Lignes de vie – une exposition de légendes, dit-on à Ivry. Introduisant de suite cette part de fiction qui sied à la création, quelle qu’elle soit, plastique, littéraire, ou autre. Ce qui ressort aussi du livre qui fait fonction de catalogue, un recueil de textes originaux, d’une dizaine d’auteurs, dont l’excellent chroniqueur de Charlie Hebdo, Yannick Haenel, qui dans la suite de Rimbaud, entre parfaitement dans le jeu du je (et d’un autre) ; son texte ne commence-t-il pas par cette mise en abyme : « Je suis le narrateur des romans de Yannick Haenel. J’ignore encore pourquoi il a choisi un type comme moi… peut-être même suffisamment souple pour le supporter. »
Le visiteur entre dans la grande salle d’exposition du Mac Val, quelque 80 artistes y sont réunis, dans la plus grande interrogation, voire mise en question de l’idée (de sa solidité) de l’identité. Des noms connus, comme Orlan et son recours à la chirurgie esthétique, comme Claude Closky, Annette Messager ou Michel Journiac. Autrement, la liste serait longue, des découvertes, des expériences, inattendues, comme avec Raphaël Fabre, ses images retouchées, images de soi virtuelles, versions de fictions, et quand même acceptées pour sa carte d’identité. L’interpellation est constante, pour Clément Rosset, dès 1999, dans Loin de moi, elle s’avérait radicale : « J’ai toujours tenu l’identité sociale pour la seule identité réelle… le reste, ce que vous pouvez penser ou vous représenter provisoirement, appartient au domaine à jamais invérifiable… ».
Domaine où l’artiste peut s’en donner à cœur joie, en toute liberté. Comme le visiteur le fait dans le dédale que constitue de façon heureuse l’exposition. Seul point fixe, de repère : l’espace de lecture aménagé en son cœur. Alors que sur trois côtés, en haut des cimaises, brillent les néons de Brognon et Rollin, interrogent sur les vies, les destins de Carlos, de Virginie, de Jean.
Une deuxième exposition a lieu parallèlement, Persona grata ?, interrogation là encore, sur une hospitalité en danger, avec des œuvres de la collection du musée. Des œuvres de David Brognon et Stéphanie Rollin y figurent. À commencer par une installation comme une salle d’attente, des chaises donc, des tickets froissés au sol, au mur un caisson lumineux (où l’on s’attend à voir apparaître un chiffre). S’y succèdent toutefois 52 teintes bleues, suivant la charte de mesure d’un savant pour les changements de nuances dans le ciel sur les bords du lac Léman. Sur les papiers part terre, la 53e nuance du cyanomètre de Saussure, attente et espoir déçus, on ne sait trop, une salle vide de présence en tout cas, des papiers abandonnés… Quelques-uns des tableautins découverts l’année passée à la galerie Untilthen, à Paris, reprennent le thème des sièges.

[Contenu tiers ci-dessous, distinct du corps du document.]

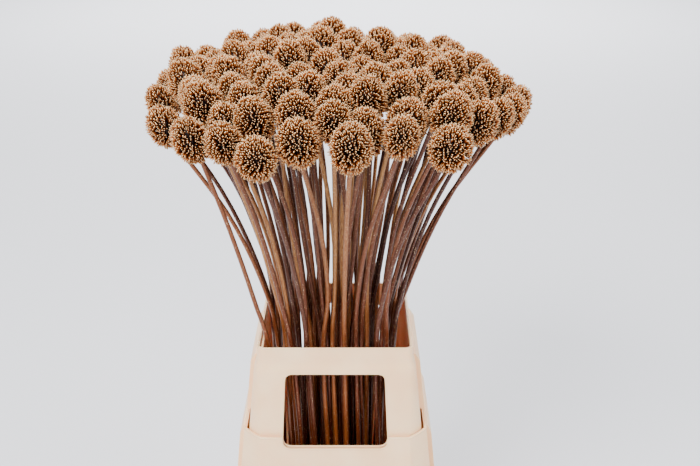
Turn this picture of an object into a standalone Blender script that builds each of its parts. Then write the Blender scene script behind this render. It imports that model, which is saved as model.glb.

David Brognon et Stéphanie Rollin aiment voyager. Voici la jeune femme, sur une vidéo, le long du mur d’Hadrien, fortification par les légions romaines au nord de l’Angleterre, entre 122 et 127 après J-C. Elle en sort une pierre, qu’elle déplacera, introduira dans différents pays, aux pieds d’autres murs, plus contemporains, Calais, Melilla, Idomeni, Tijuana… ils ne manquent pas. La vue bucolique que donne la boucle courte et répétitive est trompeuse, les artistes servent également à cela, détromper, désabuser. Brognon et Rollin le font à leur manière, la plus précise, sans concession autre que la poésie.